To do so, you’ll need to take ten different measurements. First, measure the diagonal distances between the top left and bottom right, and between the top right and bottom left. These two distances should pair up quite precisely; a variance of more than five millimetres indicates a door frame that needs adjusting.

Next, take three vertical measurements down the left, right and centre of the door. Again, these measurements should line up fairly precisely. Take the smallest of the three measurements and take away a centimetre – this will give you five millimetres of leeway at the top and bottom of the door. Finally, you’ll want to do the same to measure the width of the door – except you’ll want to measure the width across the top, bottom and middle of the door. With this done, you’ll be able to start shopping for the appropriate door.
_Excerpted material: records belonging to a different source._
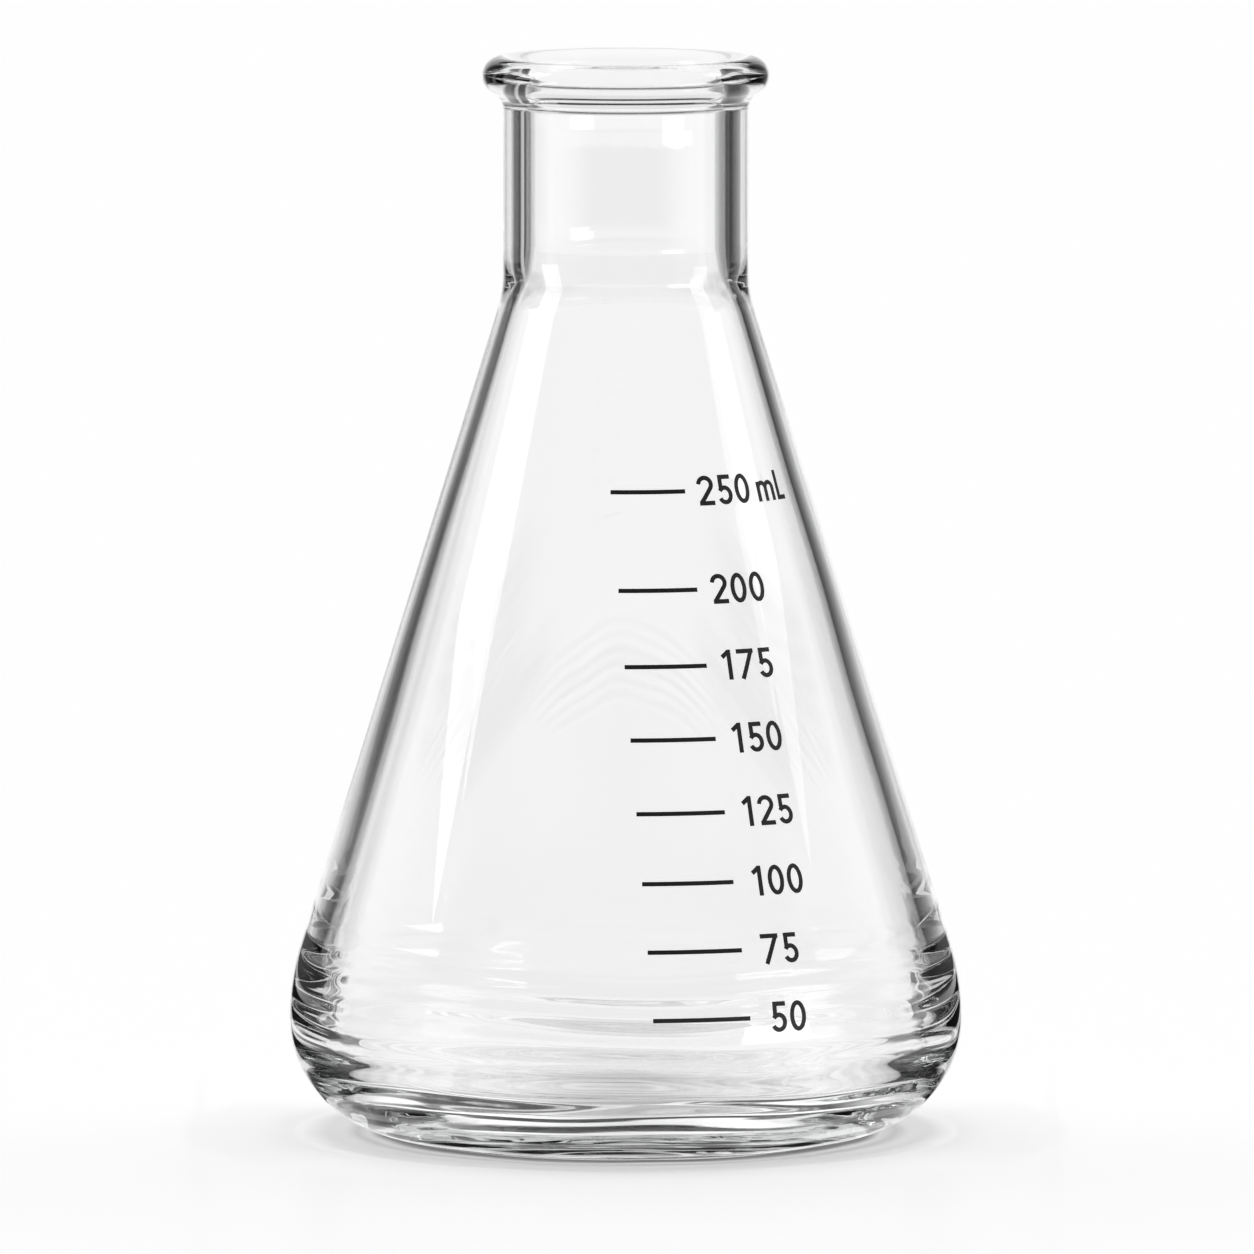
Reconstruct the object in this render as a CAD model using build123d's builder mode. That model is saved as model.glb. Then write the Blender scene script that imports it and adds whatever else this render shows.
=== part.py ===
from build123d import *
import os
from math import acos, atan2, cos, degrees, radians, sin, tan

# Erlenmeyer flask of 250 mL, blown from borosilicate glass in one piece.
# Lengths are in millimetres and angles in degrees.
# The origin is the middle of the foot, on the surface it stands on, and +Z is up.
# The flask is one wall section, drawn in the X-Z plane and turned round Z.

# Outside of the body
body_diameter = 85.0  # at the widest point, where the heel ends
heel_radius = 14.6  # from the foot out to the widest point
waist_radius = 30.0  # from the widest point in to the cone
cone_angle = 17.2  # lean of the cone's side from upright
shoulder_radius = 16.5  # hollow curve from the cone up into the neck

# Neck and its rolled bead
neck_diameter = 30.9
neck_length = 20.5  # straight, from the shoulder to the hollow under the bead
bead_radius = 2.35  # of the bead's round edge
bead_stand_out = 2.6  # how far the bead stands out from the neck
bead_root_radius = 2.5  # hollow curve under the bead

# Thickness of the glass
neck_wall = 2.85
shoulder_wall = 1.7  # where the cone meets the shoulder
waist_wall = 2.7  # where the cone meets the waist
heel_wall = 3.6  # at the widest point
base_thickness = 5.2  # over the foot ring

# Inside curves
inner_shoulder_radius = 18.0
inner_waist_radius = 24.0
inner_heel_radius = 10.0

# Push-up in the middle of the base
kick_radius = 18.0  # inner edge of the foot ring
kick_height = 1.0  # rise of the underside
floor_rise = 0.8  # rise of the inside floor


def height_on(point, angle, radius):
    """Height, at a radius, of the sloping wall line through a point."""
    return point.Y + (point.X - radius) / tan(angle)


# Radii that follow from the sizes above
body_radius = body_diameter / 2
foot_radius = body_radius - heel_radius
neck_radius = neck_diameter / 2
bore_radius = neck_radius - neck_wall
bowl_radius = body_radius - heel_wall
crown_radius = neck_radius + bead_stand_out - bead_radius
lip_radius = crown_radius - bore_radius
lean = radians(cone_angle)

# The hollow under the bead and the bead itself are circles that touch each other
circle_distance = bead_root_radius + bead_radius
circle_offset = circle_distance - bead_stand_out
root_turn = degrees(acos(circle_offset / circle_distance))

with BuildPart() as flask:
    with BuildSketch(Plane.XZ):
        with BuildLine():
            # Underside: the push-up, the flat foot ring, then the heel
            kick = TangentArc((0, kick_height), (kick_radius, 0), tangent=(1, 0))
            foot = Line(kick @ 1, (foot_radius, 0))
            heel = JernArc(foot @ 1, (1, 0), heel_radius, 90)

            # Outside wall: waist, straight cone, shoulder, neck
            waist = JernArc(heel @ 1, heel % 1, waist_radius, cone_angle)
            cone_end_radius = neck_radius + shoulder_radius * (1 - cos(lean))
            cone_end_height = height_on(waist @ 1, lean, cone_end_radius)
            cone = Line(waist @ 1, (cone_end_radius, cone_end_height))
            shoulder = JernArc(cone @ 1, cone % 1, shoulder_radius, -cone_angle)
            neck = Line(shoulder @ 1, shoulder @ 1 + Vector(0, neck_length))

            # Rolled bead: out along its root, over the edge and down into the mouth
            root = JernArc(neck @ 1, neck % 1, bead_root_radius, -root_turn)
            bead = JernArc(root @ 1, root % 1, bead_radius, root_turn + 90)
            lip = JernArc(bead @ 1, (-1, 0), lip_radius, 90)

            # The inside cone is set by the glass thickness at the two ends of the outside cone
            inward = Vector(-cos(lean), -sin(lean))
            inner_high = cone @ 1 + inward * shoulder_wall
            inner_low = cone @ 0 + inward * waist_wall
            inner_lean = atan2(inner_low.X - inner_high.X, inner_high.Y - inner_low.Y)

            # Inside wall: bore, shoulder, straight cone down to the bend of the waist
            bulge_radius = bore_radius + inner_shoulder_radius * (1 - cos(inner_lean))
            bulge_height = height_on(inner_low, inner_lean, bulge_radius)
            bore_bottom = bulge_height + inner_shoulder_radius * sin(inner_lean)
            bore = Line(lip @ 1, (bore_radius, bore_bottom))
            inner_shoulder = JernArc(
                bore @ 1, (0, -1), inner_shoulder_radius, degrees(inner_lean)
            )
            bend_radius = bowl_radius - inner_waist_radius * (1 - cos(inner_lean))
            bend_height = height_on(inner_low, inner_lean, bend_radius)
            inner_cone = Line(inner_shoulder @ 1, (bend_radius, bend_height))

            # Inside waist, upright bowl side, heel and floor, closed along the axis
            inner_waist = JernArc(
                inner_cone @ 1, inner_cone % 1, inner_waist_radius, -degrees(inner_lean)
            )
            bowl = Line(inner_waist @ 1, (bowl_radius, base_thickness + inner_heel_radius))
            inner_heel = JernArc(bowl @ 1, (0, -1), inner_heel_radius, -90)
            floor_top = (0, base_thickness + floor_rise)
            TangentArc(floor_top, inner_heel @ 1, tangent=(1, 0))
            Line(floor_top, kick @ 0)
        make_face()
    revolve(axis=Axis.Z)

flask.part.label = "flask"

os.makedirs("parts", exist_ok=True)
export_step(flask.part, "parts/flask.step")
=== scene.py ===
"""Visual model of a 250 mL Erlenmeyer flask: its clear glass, its fired-on volume scale and a plain studio.

Lengths are in metres and angles in degrees, unless a name says otherwise. The origin is the middle of
the foot, +Z is up the flask's axis and the scale faces -Y, towards the camera.
"""

import logging
from collections.abc import Iterable
from dataclasses import dataclass, field
from enum import Enum
from math import acos, asin, atan2, cos, degrees, dist, hypot, pi, radians, sin, tan

import bmesh
import bpy
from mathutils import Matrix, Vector, noise
from mathutils.geometry import delaunay_2d_cdt


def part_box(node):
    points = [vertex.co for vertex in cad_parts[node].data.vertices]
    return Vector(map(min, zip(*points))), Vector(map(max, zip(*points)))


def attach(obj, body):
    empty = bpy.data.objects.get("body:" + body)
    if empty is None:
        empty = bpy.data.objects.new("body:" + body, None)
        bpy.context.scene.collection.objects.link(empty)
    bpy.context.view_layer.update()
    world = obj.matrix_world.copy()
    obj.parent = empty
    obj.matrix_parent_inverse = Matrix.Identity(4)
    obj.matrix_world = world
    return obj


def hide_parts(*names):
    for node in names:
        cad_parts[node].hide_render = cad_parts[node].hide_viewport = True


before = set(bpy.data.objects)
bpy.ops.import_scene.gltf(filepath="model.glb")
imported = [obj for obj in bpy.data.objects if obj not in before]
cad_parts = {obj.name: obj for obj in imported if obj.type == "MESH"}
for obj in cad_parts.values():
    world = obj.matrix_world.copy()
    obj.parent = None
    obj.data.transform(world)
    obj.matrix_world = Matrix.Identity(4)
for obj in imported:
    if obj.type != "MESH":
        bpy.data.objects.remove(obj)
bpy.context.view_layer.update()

MM = 0.001
SAME_POINT = 1e-6
JOIN_GAP = 1e-5
CAMERA_CLIP = (0.1, 300.0)

# Values at places in rising order, such as brightness at a bearing, a height or a radius
Stops = tuple[tuple[float, float], ...]

# Points of a flat drawing: the middle line of a stroke, and a filled shape with its triangles
Stroke = list[Vector]
FlatShape = tuple[list[Vector], list[list[int]]]

log = logging.getLogger("flask")


class NodeGraph:
    """A node tree under construction, with short calls for adding and joining nodes."""

    def __init__(self, tree: bpy.types.NodeTree) -> None:
        """Empties the tree.

        Args:
            tree: the node tree of a material or a world.
        """
        self.tree = tree
        self.tree.nodes.clear()

    def add(self, kind: str, **values: object) -> bpy.types.Node:
        """Adds one node.

        Args:
            kind: the node's type name, such as "ShaderNodeTexNoise".
            values: what to set. A name that is an input's, with _ for each space, sets that input, and
                any other name sets the node's own option.

        Returns:
            The new node.
        """
        node = self.tree.nodes.new(kind)
        for name, value in values.items():
            socket = node.inputs.get(name.replace("_", " "))
            if socket is not None:
                socket.default_value = value
            else:
                setattr(node, name, value)
        return node

    def join(self, source: bpy.types.NodeSocket, target: bpy.types.NodeSocket) -> None:
        """Links an output to an input."""
        self.tree.links.new(source, target)


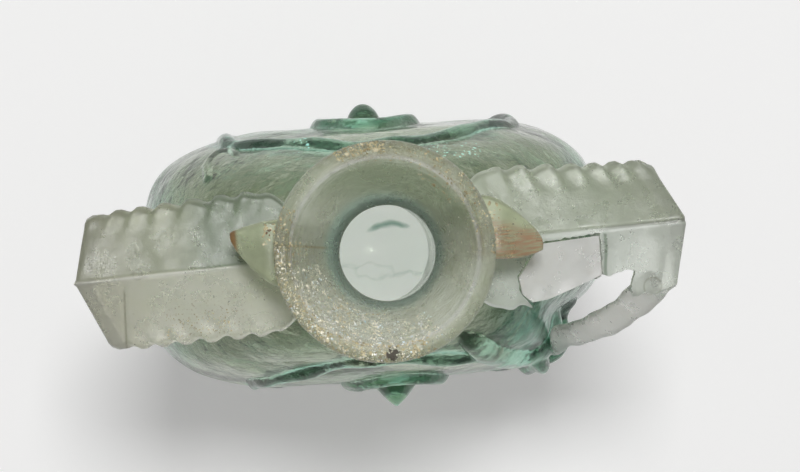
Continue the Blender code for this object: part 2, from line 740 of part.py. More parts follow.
def make_strip(material, frame):
    """The thin strip between the strap's outer corner and the body, all that is left of half of the upright."""
    path, across = strip_path()
    sides = 8
    points = []
    for index, point in enumerate(path):
        tangent = path[min(index + 1, len(path) - 1)] - path[max(index - 1, 0)]
        thick = across.cross(tangent.normalized()).normalized()
        half_width = STRIP_HALF_WIDTH * (0.94 - 0.06 * math.cos(index * 1.9))
        for corner in range(sides):
            angle = 2 * math.pi * (corner + 0.5) / sides
            u = math.copysign(abs(math.cos(angle)) ** 0.5, math.cos(angle))
            v = math.copysign(abs(math.sin(angle)) ** 0.8, math.sin(angle))
            points.append(point + across * half_width * u + thick * STRIP_THICKNESS / 2 * v)
    faces = []
    for index in range(len(path) - 1):
        for corner in range(sides):
            after = (corner + 1) % sides
            a = index * sides
            faces.append((a + after, a + corner, a + sides + corner, a + sides + after))
    faces.append(tuple(range(sides)))
    faces.append(tuple((len(path) - 1) * sides + corner for corner in reversed(range(sides))))
    return make_object("strip_guide", points, faces, material, frame)


def strap_block(name, outline, material, frame):
    """A block on an outline, taller than the strap is thick."""
    low = RIDGE_LEVEL - HANDLE_RIDGE - 2 * HANDLE_THICKNESS
    high = RIDGE_LEVEL + HANDLE_THICKNESS
    return prism(name, outline, low, high, "Z", material, frame)


def make_right_handle(corners, material, frame):
    handle = make_ribbon("right_handle", corners, 1, material, frame)
    outside = -1.5
    open_side = [(NEAR_BREAK_SHARES[-1][0], outside), (FAR_BREAK_SHARES[0][0], outside)]
    notch = list(NEAR_BREAK_SHARES) + open_side + list(FAR_BREAK_SHARES)
    combine(handle, strap_block("strap_break", strap_plan(notch), material, frame), "DIFFERENCE")
    upright = [
        (HANDLE_HALF_WIDTH * v, mix(PAD_TOP_LEVEL, RIDGE_LEVEL, share)) for share, v in UPRIGHT_BREAK_SHARES
    ]
    block = prism("upright_break", upright, HANDLE_REACH * 0.6, HANDLE_REACH * 1.1, "X", material, frame)
    combine(handle, block, "DIFFERENCE")
    combine(handle, make_strip(material, frame), "UNION")
    return handle


def make_fill(corners, material, frame):
    """The restorer's pane: the same ribbon, cut to the outline of the loss with a joint gap around it."""
    fill = make_ribbon("handle_fill", corners, 1, material, frame)
    outline = strap_plan(NEAR_BREAK_SHARES[:-1], (JOINT_GAP * 1.3, -JOINT_GAP))
    outline += list(reversed(strap_plan(FILL_EDGE_SHARES, (-JOINT_GAP, 0.0))))
    outline += strap_plan(FAR_BREAK_SHARES[-1:], (-JOINT_GAP, -JOINT_GAP))
    combine(fill, strap_block("fill_outline", outline, material, frame), "INTERSECT")
    return fill


def main():
    clear_scene()
    front = -face_point(TRAIL_CENTRE_X[-1], TRAIL_LEVEL, -1).y + POINTED_KNOB[1]
    back = face_point(TRAIL_CENTRE_X[1], TRAIL_LEVEL, 1).y + ROUND_KNOB[1]
    frame = bpy.data.objects.new("flask_frame", None)
    frame.location = (0, (front - back) / 2, 0)
    bpy.context.scene.collection.objects.link(frame)
    body_glass = make_material("blue_green_glass", (0.62, 0.78, 0.70), 0.12, 1.0)
    handle_glass = make_material("pale_weathered_glass", (0.74, 0.77, 0.68), 0.35, 1.0)
    fill_resin = make_material("clear_fill", (0.90, 0.90, 0.86), 0.2, 1.0)
    vessel = make_vessel(body_glass, frame)
    decorate(vessel, body_glass, frame)
    left = handle_corners(*LEFT_TONGUE, LEFT_EDGE_DROPS, LEFT_FAR_HALF_WIDTH)
    right = handle_corners(*RIGHT_TONGUE, RIGHT_EDGE_DROPS, RIGHT_FAR_HALF_WIDTH)
    make_ribbon("left_handle", left, -1, handle_glass, frame)
    make_right_handle(right, handle_glass, frame)
    make_fill(right, fill_resin, frame)


main()
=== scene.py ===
"""Dresses the two-handled flask: fine glass with ripples, weathering and soil, seen from above its mouth.

Metres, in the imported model's frame: +Z up along the neck, the handles along X, the broken one at +X.
"""

import math
from typing import NamedTuple

import bmesh
import bpy
import numpy as np
from mathutils import Matrix, Vector
from mathutils.bvhtree import BVHTree


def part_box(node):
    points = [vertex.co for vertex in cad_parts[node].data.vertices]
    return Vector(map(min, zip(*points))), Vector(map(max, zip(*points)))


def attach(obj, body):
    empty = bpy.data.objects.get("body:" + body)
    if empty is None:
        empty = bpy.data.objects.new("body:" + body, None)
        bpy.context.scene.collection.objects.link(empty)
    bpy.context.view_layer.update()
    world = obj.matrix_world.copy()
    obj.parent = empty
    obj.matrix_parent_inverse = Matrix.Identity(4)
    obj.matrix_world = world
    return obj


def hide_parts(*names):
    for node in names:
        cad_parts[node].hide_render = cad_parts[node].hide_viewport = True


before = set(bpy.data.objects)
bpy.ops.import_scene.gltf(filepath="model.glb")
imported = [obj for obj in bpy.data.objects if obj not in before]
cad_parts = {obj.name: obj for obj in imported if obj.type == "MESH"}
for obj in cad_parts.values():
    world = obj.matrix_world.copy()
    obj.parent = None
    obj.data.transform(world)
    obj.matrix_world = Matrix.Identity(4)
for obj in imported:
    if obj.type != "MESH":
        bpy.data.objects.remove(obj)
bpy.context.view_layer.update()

scene = bpy.context.scene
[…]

Installing New Exterior Doors

Installing an external door is something that requires a little bit of experience – mostly because the consequences of getting it wrong are a little more severe, and you’ll have the added complication of locks to consider. If you have the necessary DIY nous, however, you can save money by getting it done yourself. You’ll need:

  • A spirit level
  • A hammer
  • Nails
  • Insulation material
  • Shims
  • Caulk

A large part of the challenge of installing an external door stems from getting your measurements right – so make sure that you constantly check as you’re getting it into position that everything properly lines up. Start by getting it vertically aligned with the help of shims at the sides, and then horizontally aligned with shims at the top and bottom. Be sure to install draught-excluders along the sides and bottom to eliminate unpleasant whistling noises and cold air.

In Conclusion...

External doors are certainly the most important doors in any property, and selecting a good one is crucial to ensuring optimal security and insulation performance.  Your final choice will ultimately, however, depend on your personal preference – so be sure to opt for a door which you’ll be able to live with in the long-term!